Design principles for net biodiversity gain Taking a holistic approach is key to designing and delivering biodiverse places. To help project teams consider concepts such as connectivity, links to the community, and local ecological character and distinctiveness, we worked with The Ecology Consultancy to develop a set of nine overarching design principles that can be applied to help deliver a net gain for biodiversity. These are contained within a guide called The Nine Concepts: Making Space for Nature and Beauty, along with examples of how they can be applied in practice.

Implementation and next steps: achieving net biodiversity gain We now apply the Berkeley Group Biodiversity Toolkit to every new site. Since launching the toolkit, over 20 developments have baselined the site at planning and have identified through the design process how a net biodiversity gain can be created. As these sites move into construction, we will continue to work with our contractors and local stakeholders to ensure a net biodiversity gain is delivered. In May 2018, we extended our commitment to ensuring that all new developments create a net biodiversity gain through construction and post completion.

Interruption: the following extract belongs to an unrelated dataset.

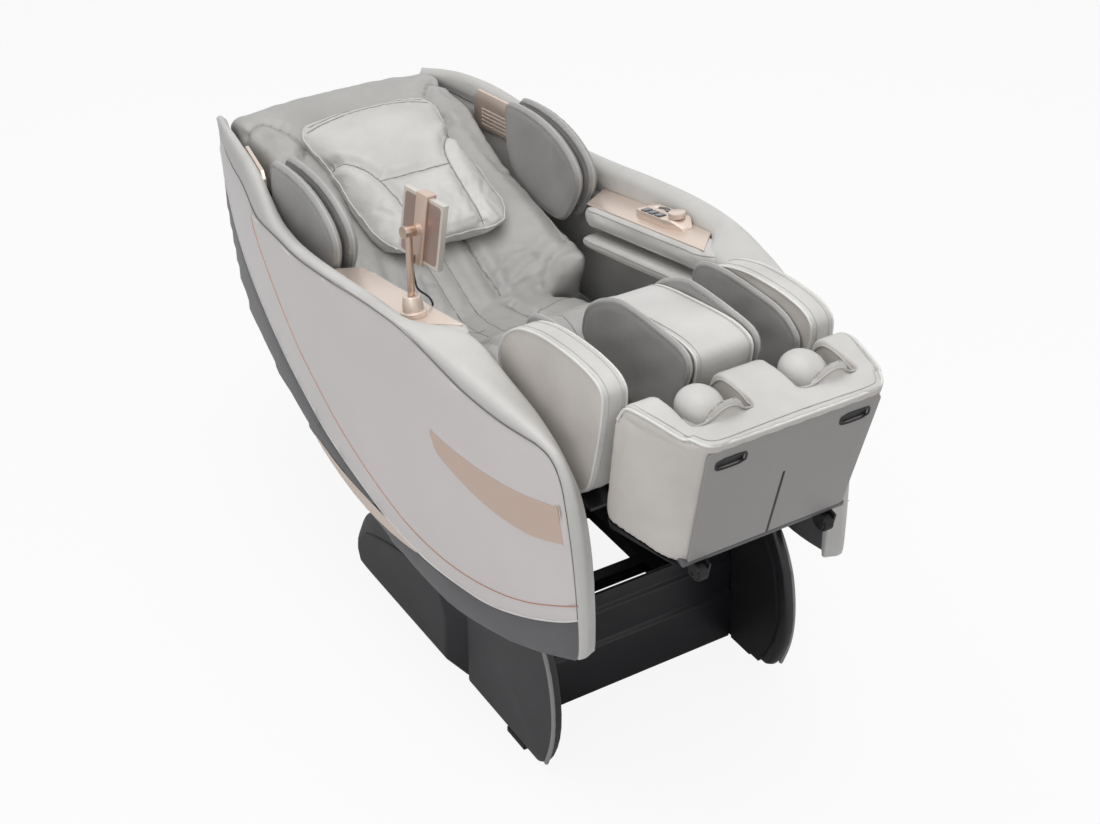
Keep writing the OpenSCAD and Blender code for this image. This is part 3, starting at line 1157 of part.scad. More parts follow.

Case study: 2018 BIG Biodiversity Award winning project - Kidbrooke Village wetlands project with the London Wildlife Trust

Our net biodiversity gain commitment has also prompted some existing developments to revisit their planting and landscaping. Located within London’s Zone 3, Kidbrooke Village is a large regeneration project set to deliver 4,800 homes, shops, health facilities, restaurants, offices, community facilities and new open spaces. As part of the early phases of the project, an area of parkland (inset photo: Cator Park, Kidbrooke Village) was delivered.

Inspired by the commitment and work on biodiversity, the project team wanted to do more to enhance biodiversity. They partnered with the London Wildlife Trust and have been working together to transform the existing parkland into a wetland area that attracts wildlife and people. The London Wildlife Trust baselined the biodiversity of the site using our Biodiversity Toolkit, and created a new landscape strategy that would ensure a net biodiversity gain. The landscaping enhancements were implemented from April 2018, and are transforming the area into a beautiful landscape that offers benefits for wildlife and people.